Sometimes it seems necessary to compartmentalize respect in order to have heroes, because most of them would predictably turn out to have some Shakespearean tragic flaw, which would inevitably be justified as being a facet of their very humanity. And I am not one to compartmentalize.

Still, through the eons since the dawn of time, there have been spirits who have overcome the disconnects and reveled in their own spiritual humanities- gifting their world, and its inheritors, their creative prowess, surely disturbed, yet still unperturbed by the resistance of their more stifled human counterparts.

When I encounter a “genius,” I ask, ” does s/he have a backbone?” And the answer changes everything.

Their stories trickle down to me strained through the webs of time, but I am still here to celebrate their beauty. My list is not long, but it is solid, and recently has a new addition : Nikola Tesla.
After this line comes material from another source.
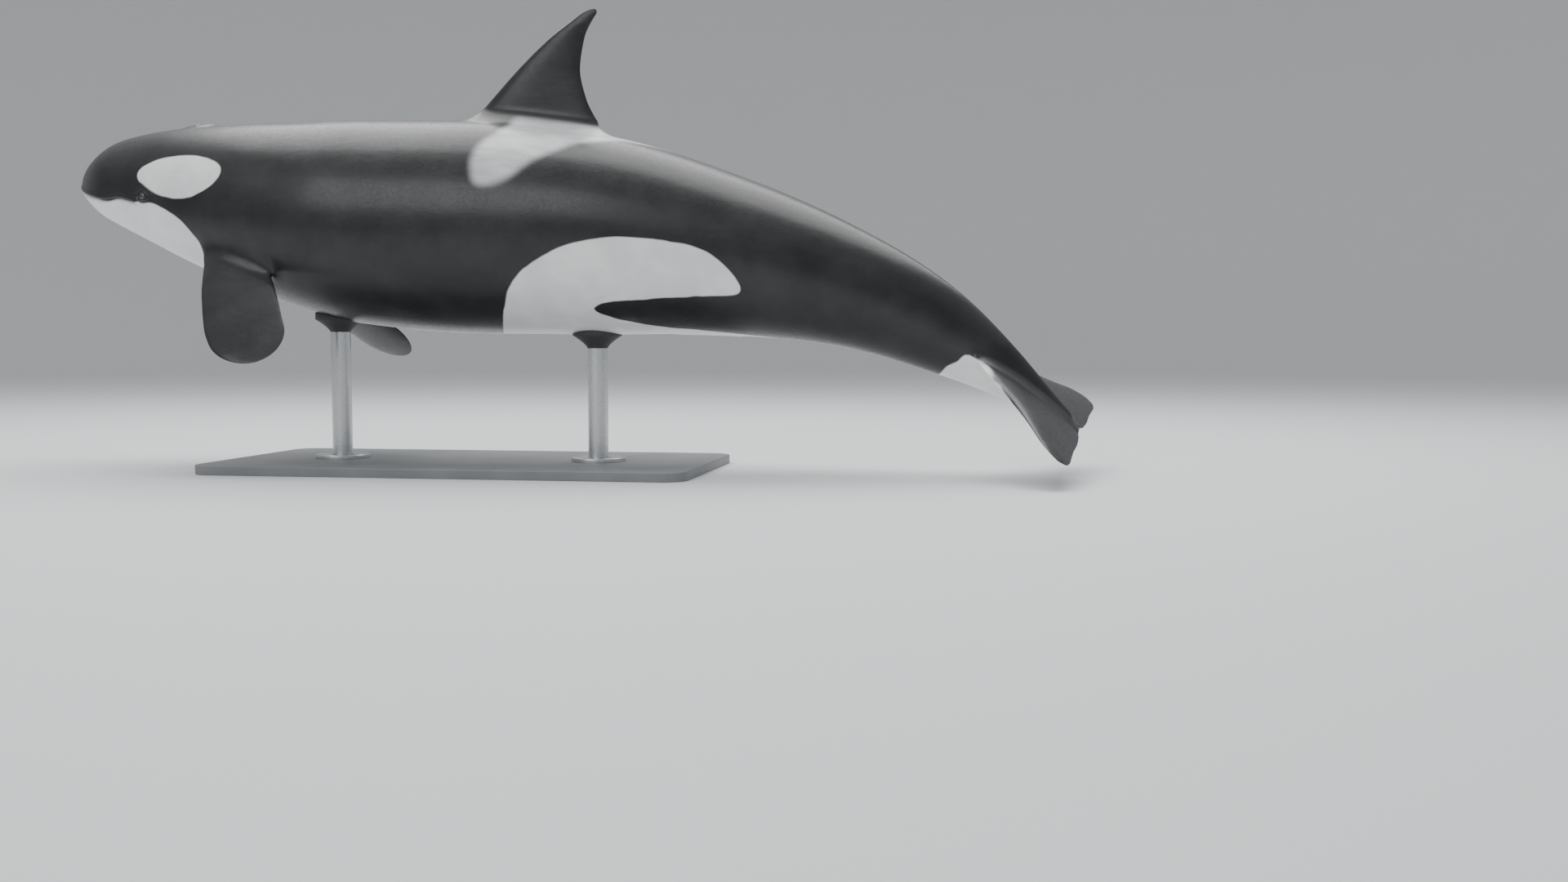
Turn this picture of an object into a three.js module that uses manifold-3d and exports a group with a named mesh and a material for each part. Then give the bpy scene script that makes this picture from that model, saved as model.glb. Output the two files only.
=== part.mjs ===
// Adult female killer whale, life size, held in a shallow dive on a plain display stand.
// Millimetres, +Z up. The head points to -X and the animal's left side faces -Y.
// The origin is under the middle of the stand's base.
import * as THREE from 'three';
import { mergeVertices } from 'three/addons/utils/BufferGeometryUtils.js';
import Module from 'manifold-3d';

const wasm = await Module();
wasm.setup();

// Driving dimensions
const LENGTH = 6000; // snout to fluke notch, along the spine
const GAP = 0.3; // clearance that touching pieces keep
const SPINE_HEIGHT = 1330; // of the spine over the middle of the base
const SUPPORT_SHARE = 0.39; // share of the length that lies over the middle of the base
const AROUND = 40; // points round a section of the body

// Straight body. Each row holds shares of the length: distance behind the snout, height of the back over the
// spine line, depth of the belly under it, half width and level of the widest line, then the squareness.
const SECTIONS = [
  [0.000, 0.029, 0.017, 0.026, -0.004, 2.1], // snout
  [0.030, 0.041, 0.028, 0.040, -0.006, 2.2], // beak
  [0.060, 0.053, 0.038, 0.050, -0.006, 2.2], // forehead
  [0.090, 0.062, 0.047, 0.059, -0.006, 2.2], // corner of the mouth
  [0.130, 0.071, 0.060, 0.068, -0.004, 2.1], // behind the blowhole
  [0.200, 0.083, 0.078, 0.081, -0.004, 2.0], // flippers
  [0.290, 0.094, 0.093, 0.090, -0.004, 2.0], // chest
  [0.390, 0.097, 0.096, 0.091, -0.002, 2.0], // front of the dorsal fin
  [0.500, 0.090, 0.092, 0.083, 0.000, 2.0], // rear of the dorsal fin
  [0.640, 0.068, 0.073, 0.063, 0.000, 1.95], // vent
  [0.740, 0.052, 0.055, 0.043, 0.000, 1.85], // root of the tail
  [0.840, 0.037, 0.038, 0.024, 0.000, 1.7], // tail stock
  [0.900, 0.024, 0.023, 0.015, 0.000, 1.6], // root of the flukes
  [0.950, 0.012, 0.011, 0.010, 0.000, 1.7], // middle of the flukes
  [0.995, 0.004, 0.004, 0.005, 0.000, 1.8], // notch
];
const NOSE = 0.045; // share of the length that rounds the snout off

// Pose: pitch lowers what lies behind, and roll turns the left side down, both in degrees.
const POSE_SHARES = [0, 0.16, 0.4, 0.6, 0.74, 0.88, 1];
const PITCH = [9, 9, 2.2, 10.1, 19.5, 34.6, 39.6];
const ROLL = [3.3, 3.3, 3.3, 3.3, 5.8, 11.5, 11.5];

// Shares of the length where the body is parted, and rings in each length
const HEAD_END = 0.15;
const CHEST_END = 0.34;
const TRUNK_END = 0.62;
const STOCK_END = 0.865;
const PEDUNCLE_END = 0.982;
const RINGS = { nose: 6, head: 8, chest: 11, trunk: 14, stock: 12, peduncle: 8 };

// Mouth line: share of the length and height over the spine line, then the slanted rear edge of the jaw
const MOUTH = {
  shares: [0, 0.03, 0.05, 0.074, 0.0945],
  heights: [-0.007, -0.0105, -0.0115, -0.0072, -0.0092],
};
const MOUTH_STEPS = 16;
const JAW_REAR = { share: 0.128, height: -0.075 };
const JAW_SPACE = { front: -0.01, wide: 1200 }; // reaches past the snout and past both cheeks
const LIP = { radius: 11, offset: 10, sunk: 6, steps: 30, sides: 5, snout: 12 }; // snout: half width in front
const GROOVE_RADIUS = 7;

// Eye and its lids
const EYE = { share: 0.1005, height: -0.001, radius: 27, depth: 14, taper: 14, sides: 14, rows: 10 };
const LIDS = { radius: 26, tube: 8.5, long: 1.2, high: 0.8, proud: 4, sides: 5, steps: 20 };

// Blowhole: a crescent whose horns point forward, half as wide round as arc degrees, on a low mound
const BLOWHOLE = { share: 0.116, outer: 62, shift: -26, depth: 26, arc: 75.6 };
const MOUND = { radius: 120, flat: 0.4, high: 15, sides: 16, rows: 10 };

// Flippers: visible length, widest chord and thickness. At each level out from the root, how wide the blade
// is and how far back its middle lies, as shares of the chord. Then each one's place and attitude.
const FLIPPER = {
  length: 734, chord: 384, thick: 92, tipThick: 16, sunk: 0.16, tipRound: 0.26,
  levels: [0, 0.3, 0.6, 0.8, 1],
  widths: [0.84, 0.96, 1, 0.96, 0.9],
  shifts: [0.055, 0.035, 0.036, 0.064, 0.1],
};
const FLIPPER_LEFT = { share: 0.194, angle: 123.5, out: 40, back: 28.7, twist: 0, side: -1 };
const FLIPPER_RIGHT = { share: 0.203, angle: 138, out: 36.4, back: 42, twist: -14.7, side: 1 };

// Dorsal fin: height over the back, thickness, and leading and trailing edges as shares of the length
const DORSAL = {
  height: 620, thick: 96, tipThick: 14, foot: 500, tipRound: 0.06,
  levels: [0, 0.25, 0.5, 0.75, 0.92, 1],
  lead: [0.392, 0.415, 0.438, 0.463, 0.483, 0.492],
  trail: [0.508, 0.494, 0.488, 0.4905, 0.497, 0.502],
};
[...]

Hopefully, you will go off and investigate his story, and when you do, you will find in it instances of more than just a superpowered brain- glimpses into his strong, resplendent heart. He once lit 200 lightbulbs from a power source 26 miles away in 1899 with a machine he built from spare parts in the middle of a desert. That’s still a record in 2011 because the blueprints of the mechanics were embedded in his head. And then he spoke of peace, saving pigeons, vegetarianism and equality for women.

He died broke and unrecognized, as is to be expected. But two thousand people showed up for his funeral. That’s the human factor I guess-

The Tesla quote on the poster I have made says: ”We begin to think cosmically” because that, really makes all the difference.